Hoy día la celebración del carnaval santiaguero requiere de nuevos estudios para prohijar su mejor conservación. En varias oportunidades el gobierno de la ciudad ha convocado seminarios sobre el tema. Algunas personas, como Enrique Bonne, quien dirigió la Comisión del Carnaval durante muchos años en la época revolucionaria, son consultadas con asiduidad. Sin embargo, se requiere profundizar en las características de los barrios, el crecimiento de la ciudad y en aquellas fórmulas tradicionales que pudieron haberse perdido definitivamente, debido al incremento para el surgimiento de otras nuevas. Mediante la investigación pueden ser identificadas manifestaciones de las fiestas en épocas anteriores. Esa es una tarea imprescindible para que sobreviva y perdure esta fiesta que surge de las entrañas mismas de la comunidad santiaguera.
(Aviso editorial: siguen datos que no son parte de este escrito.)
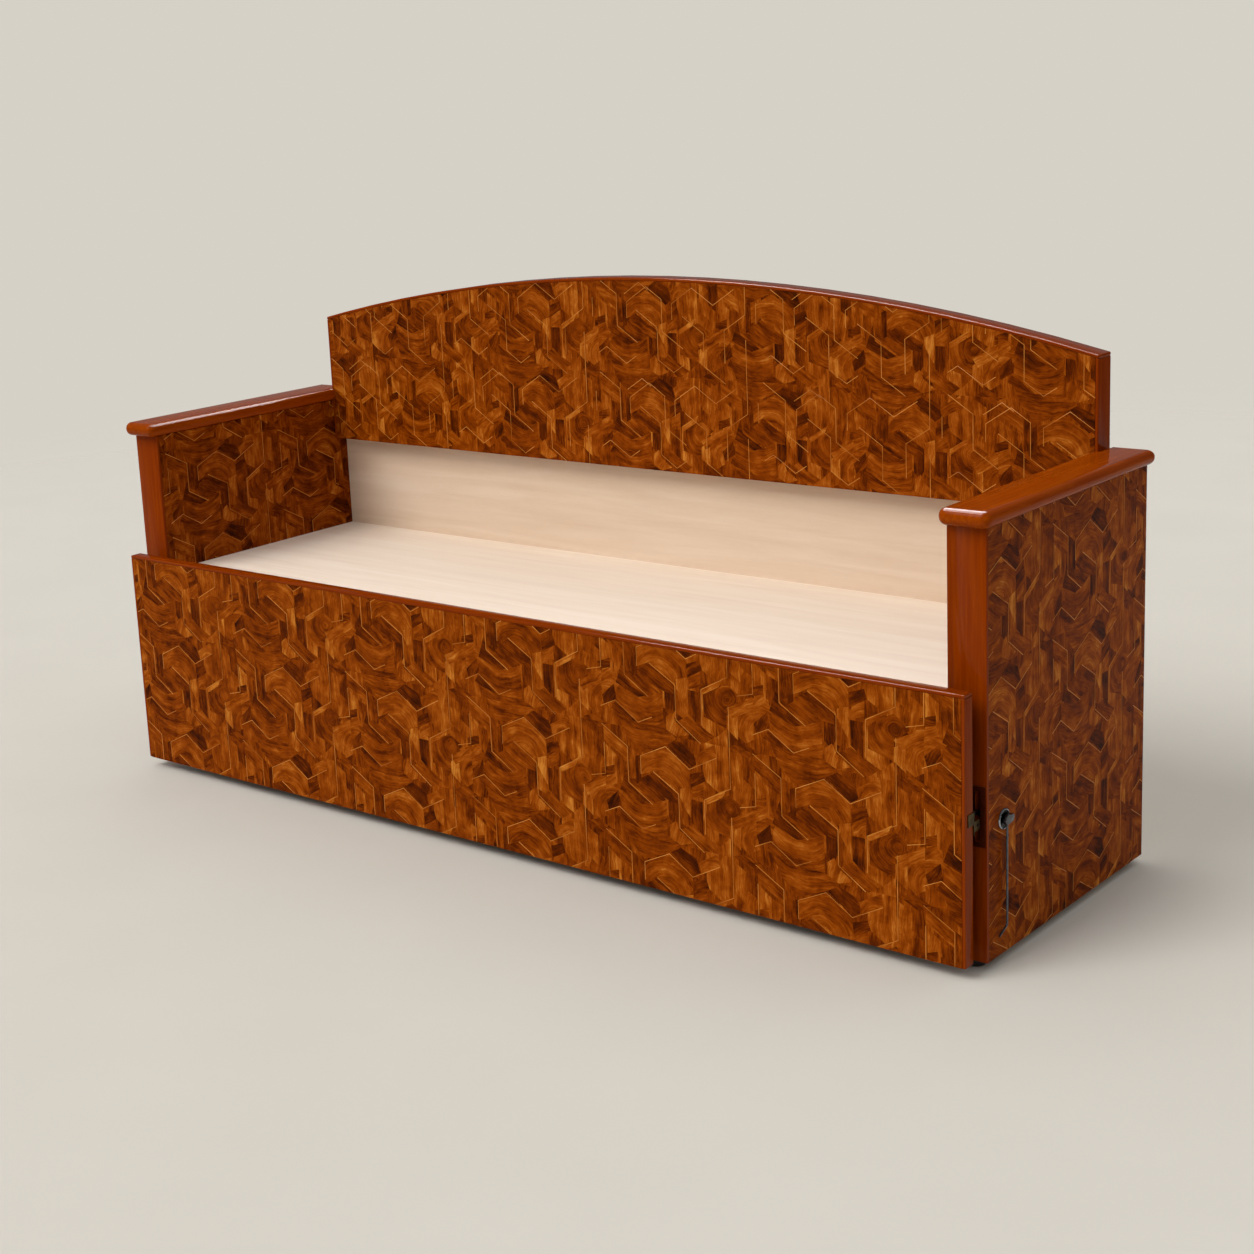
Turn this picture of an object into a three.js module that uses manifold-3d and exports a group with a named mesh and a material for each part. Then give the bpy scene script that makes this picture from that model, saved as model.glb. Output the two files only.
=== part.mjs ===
// Wooden sofa bed: two box arms, an arched back, a fixed ply seat and a bed base that pulls out at the front.
// Millimetres, +Z up. X runs along the sofa, the front faces -Y, the floor is Z = 0.
// While the pieces are written, Y = 0 is the front face of the arms; the last shift centres the whole depth.
import * as THREE from 'three';
import { mergeVertices } from 'three/addons/utils/BufferGeometryUtils.js';
import Module from 'manifold-3d';

const wasm = await Module();
wasm.setup();

// Driving dimensions of the fixed part
const OVERALL_LENGTH = 1960;
const ARM_DEPTH = 550;
const ARM_THICK = 66;
const FLOOR_GAP = 15;
const CAP_TOP = 732;
const CAP_THICK = 27;
const CAP_OVERHANG_FRONT = 20;
const CAP_OVERHANG_OUTER = 13;
const CAP_OVERHANG_INNER = 8;
const CAP_ROUNDING = 9;
const BACK_THICK = 46;
const BACK_BOTTOM = 621;
const BACK_END_TOP = 891;
const BACK_CROWN = 997;
const SEAT_TOP = 422;
const BOARD_THICK = 12;
const RAIL_THICK = 20;
const SEAT_RAIL_HEIGHT = 40;
const FLOOR_RAIL_HEIGHT = 60;
const SEAT_SETBACK = 2;
const POST_DEPTH = 40;
const POST_LIP = 6;
const LIPPING = 6;

// Driving dimensions of the pull-out bed base
const PANEL_END_INSET = 10;
const PANEL_THICK = 25;
const PANEL_GAP = 25;
const PANEL_BOTTOM = 21;
const PANEL_TOP = 459;
const BASE_REAR_SPACE = 58;
const BASE_SIDE_BOTTOM = 75;
const RUNNER_FRONT = 10;
const RUNNER_REAR_SPACE = 38;
const BASE_SIDE_THICK = 24;
const BASE_RAIL_HEIGHT = 110;
const RUNNER_HEIGHT = 24;
const RUNNER_BOTTOM = 150;
const RUNNER_TOOTH = 9;
const WHEEL_RADIUS = 25;
const WHEEL_WIDTH = 18;
const AXLE_RADIUS = 4;
const CASTER_FRONT_Y = 25;
const CASTER_REAR_SETBACK = 35;

// Driving dimensions of the release lever and latch
const PIVOT_Y = 51.6;
const PIVOT_Z = 236.3;
const ROSE_RADIUS = 17;
const SPINDLE_RADIUS = 5;
const ROD_RADIUS = 1.8;
const ROD_BOTTOM = 52;
const PIN_RADIUS = 2.5;

// Named clearances
const REST_GAP = 0.3;
const SLIDE_GAP = 0.6;
const RUN_GAP = 0.06;
const MOVE_GAP = 6;

// Places that follow from the sizes above
const armOuter = OVERALL_LENGTH / 2;
const armInner = armOuter - ARM_THICK;
const armTop = CAP_TOP - CAP_THICK;
const coreHalf = ARM_THICK / 2 - BOARD_THICK;
const armMiddle = armOuter - ARM_THICK / 2;
const backFront = ARM_DEPTH - BACK_THICK;
const backHalf = armInner - REST_GAP;
const lowerBackFront = ARM_DEPTH - BOARD_THICK;
const seatUnder = SEAT_TOP - BOARD_THICK;
const seatRailBottom = seatUnder - SEAT_RAIL_HEIGHT;
const panelHalf = armOuter - PANEL_END_INSET;
const panelBack = -PANEL_GAP;
const panelFront = panelBack - PANEL_THICK;
const baseBack = lowerBackFront - BASE_REAR_SPACE;
const baseTop = seatRailBottom - MOVE_GAP;
const baseUnder = baseTop - BOARD_THICK;
const baseSideOuter = armInner - 10;
const baseSideInner = baseSideOuter - BASE_SIDE_THICK;
const centreShift = (PANEL_GAP + PANEL_THICK - ARM_DEPTH) / 2;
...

La resistencia secular de esta fiesta está en su origen popular más íntimo y profundo. La salud de la misma requiere de un tratamiento para que no sea mistificada y para que no pierda la singularidad respecto al resto de las festividades cubanas. En la renovación está la perpetuidad. Jory Farr (Duarte Jiménez y Recio Lovaina, 2005, p. 192), joven periodista norteamericano, dejó sensibles impresiones sobre la esencia del carnaval santiaguero y sobre todo su enorme potencial comunicativo: «Ya no había escape posible. Una masa humana se apiñaba contra mí por todos los lados. De no se sabe dónde, apareció una mujer delante de mí. Tenía los ojos negros, nariz plana y labios gruesos que parecían esculpidos. Un pelo grueso negro caía sobre su cuello, y a la vez que me sonreía por sobre sus hombros tomó mis dos manos y las puso sobre sus caderas en movimiento. Y en las siguientes cuadras ella se inclinaba a menudo hacia delante y se estregaba con fuerza contra mí. Cuando yo respondía de la misma manera, todos los hombres que me rodeaban aplaudían con aprobación».
(Tomado de La Revista Brasileña del Caribe, Goiânia, vol. X, no. 20).